Decision:   The facts of this case were, to say the least, odd:

[3]  The Appellant, fluent in Vietnamese and less so in English, testified that in 2006 she lived in North Vancouver where she owned and operated several beauty salons (hair, hands, nails). That year she decided to acquire and transform a tanning salon in Langley into another of her beauty salons. One of her long-time salon employees, Ms. Dang Thanh Landry, who also was fluent in Vietnamese, was moving to Surrey, putting her much closer than the Appellant to the new Langley beauty salon location. The Appellant testified that Ms. Landry proposed to her that they partner in the operation of this new salon.

[4]  The Appellant was agreeable to this. The Appellant’s testimony was that Ms. Landry’s husband, E. Landry, a non-lawyer, said he would prepare necessary paperwork. He wanted to be in the partnership too, and advised the Appellant they needed to set up a corporation. The Appellant testified she told him she wished simply a partnership arrangement. Nevertheless, in intended compliance with the Business Corporations Act (B.C.) (BCA), Mr. Landry prepared articles of incorporation for a new corporation, and he and the Appellant signed these articles, each as “incorporator”, in early January 2007. The Appellant acknowledged her signature but testified she did not recall the document itself.

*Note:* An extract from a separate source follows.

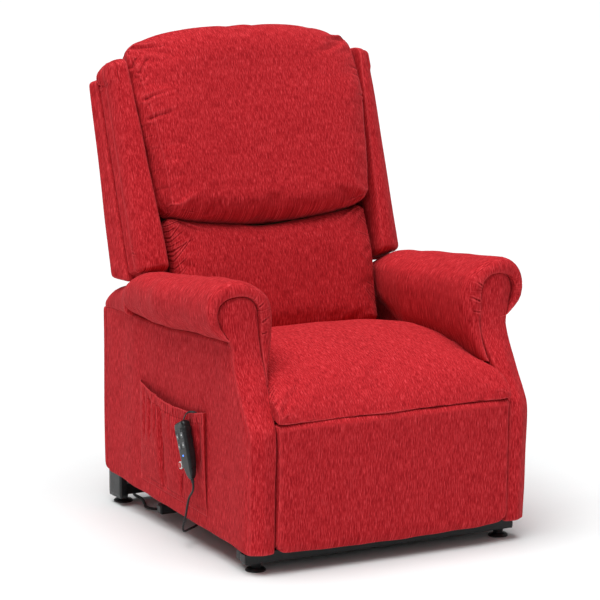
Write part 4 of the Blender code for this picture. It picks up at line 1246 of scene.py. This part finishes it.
def arm_roll(name, side):
    """The roll along the arm's top; its cloth is gathered over the front rim into the scroll's groove."""
    count, rear, front, rim = 112, 0.198, -0.276, 0.028
    outer, inner = smooth_curve(ROLL, count, closed=True), smooth_curve(SCROLL, count, closed=True)
    rows = [(rear + 0.006, -0.06), (rear + 0.004, -0.02)]
    rows += [(y, 0.0) for y in np.linspace(rear, front, 48)]
    rows += [(front - rim * math.sin(t), 0.84 * (1 - math.cos(t))) for t in np.linspace(0.15, math.pi / 2, 8)]
    rows += [(-0.3030, 0.96), (-0.2985, 1.02), (-0.2880, 1.05), (-0.2800, 1.14)]
    sections = []
    for y, share in rows:
        section = outer + (inner - outer) * max(share, 0)
        height = look_up(y, ROLL_HEIGHTS)
        toward_rear = max(0.0, y) / 0.205
        narrow = np.where(section[:, 0] > ROLL_MIDDLE, 0.36, 0.30) * toward_rear
        x = ROLL_MIDDLE + (section[:, 0] - ROLL_MIDDLE) * (1 - narrow) * (1 + min(share, 0))
        z = section[:, 1]
        z = np.where(z > ROLL_FOOT, ROLL_FOOT + (z - ROLL_FOOT) * (height + min(share, 0)),
                     ROLL_FOOT + (z - ROLL_FOOT) * (1 - 0.8 * toward_rear))
        drop = look_up(y, ARM_SEAM) - ROLL_FOOT
        z = z + drop * (1 - smooth_step(z, ROLL_FOOT, ROLL_FOOT + 0.05)) * (x > 0.30)
        lean = (arm_front_at(z) - ROLL_RIM_Y) * (z < ROLL_FOOT) * np.clip((-0.05 - y) / 0.22, 0, 1)
        slant = ROLL_SLANT * max(share, 0) * smooth_step(x, *SLANT_REACH)
        sections.append(np.stack([side * x, y + lean + slant, z], 1))
    end = sections[0]
    sections = [end.mean(0) + (end - end.mean(0)) * share for share in (0.10, 0.45, 0.80)] + sections
    obj = subdivide(loft("arm_roll_" + name, sections))
    points = coordinates(obj)
    angle = np.arctan2(points[:, 2] - ROLL_CENTRE[1], np.abs(points[:, 0]) - ROLL_CENTRE[0])
    angle = np.where(angle < -2.0, angle + 2 * math.pi, angle)
    behind = points[:, 1] - ROLL_RIM_Y - np.minimum(0, arm_front_at(points[:, 2]) - ROLL_RIM_Y)
    marks = crease_marks(70 + side, -0.13, 0.26, 0.0190, 0.10, 0.014, 0.0016, 0.0006)
    gathers = crease_depth(angle * 0.07, behind, marks) * (points[:, 2] > 0.42)
    folds = fold_depth(points * (side, 1, 1), ROLL_FOLDS)
    push(obj, -gathers - folds + lumps(points, 80 + side, 0.14, 0.0014))
    upholster(obj, "chassis", roll_weave, 0.8, "arm_pad_" + name)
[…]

[5]  The Appellant testified that also Mr. Landry prepared a 10 page agreement entitled, “Partnership Agreement of 0780221 B.C. Ltd., a British Columbia Corporation”, which the Appellant was asked to sign and she did so. This document made no mention of the Corporation throughout its 10 pages other than in the aforesaid title of the document and in clause 1.03 (immediately below), and it essentially was a re-worked partnership agreement. Its preamble stated that the Appellant was in partnership with Mr. Landry’s existing corporation, named EKO Consulting and Appraisal Services Ltd. (EKO).

The Tax Court held that the evidence did not support the assertion that Ms. Lee had ever acted as a de jure director of the Corporation:

[30]  In noting this I am aware of the Appellant’s testimony that she had expressed to Mr. Landry and his wife that she wished a partnership arrangement. She did not seek a corporate arrangement, however that is what Mr. Landry arranged. This seems confirmed by the fact Mr. Landry prepared the incorporation application and he or Gerry prepared what was called a “partnership agreement” for the Appellant and Mr. Landry to sign.

[31]  Therefore, it seems that there was no actual “incorporation agreement” in this situation, which statutorily and unavoidably leads to the conclusion that the Appellant was not an “incorporator” as defined in section 1 of the BCA. This in turn leads, per paragraph 121(2)(a) of the BCA set out above, to invalidity of any designation that she was a director.

[32]  The fact that at the end of the lengthy partnership agreement the Appellant signed her name over the designation of “Director” does nothing to alter these conclusions. There was no context provided for this designation appearing at the end of the lengthy agreement which dealt with partnership and only briefly mentioned the Corporation at the beginning of the agreement. The parties were referred to as “partners” throughout the agreement. Further, signing over the title “Director” in this agreement did not constitute any third party representation. The document was a private document, not to be, and in fact not, filed or available in any public way.

The Tax Court reached the same conclusion on the question of de facto director:

[40]  In this case the Appellant manifestly did not at any time hold herself out as a director of the Corporation. Further, it is doubtful that, at least until she sold her interest in the business to Mr. Landry for $15,000 in May 2009, to what extent she even was aware of the existence of the Corporation. But accepting that she was, she engaged in no acts of management, as Mr. Landry acknowledged, noted above, let alone any actions specific to a director. Her own evidence, uncontradicted, was that it was not until CRA made contact with her in 2013 that she learned she was considered a director of the Corporation. Also, the fact that she was publicly listed as a director, albeit not to her knowledge, does not require that she be a de facto director (Macdonald, supra, para. 49). Again, she herself at no time conducted or held herself out as a director. Accordingly, I find that the Appellant was not a de facto director of the Corporation.

[41]  I note the Respondent argued that if the Appellant were not a director, then likewise neither was Mr. Landry, yet per section 120 of the BCA the Corporation had to have at least one director, with the Respondent suggesting that the one director should be the Appellant. I disagree. The person who logically and obviously would be that one director is Mr. Landry, who prepared the incorporation application and described himself therein as the “completing party” of the incorporation application. Furthermore, and in any event it seems likely (but I make no finding) that he would have been a de facto director on the basis of holding himself out as a director of the Corporation.

Thus her two appeals were allowed with costs totaling $1,000 even though these were informal procedure appeals.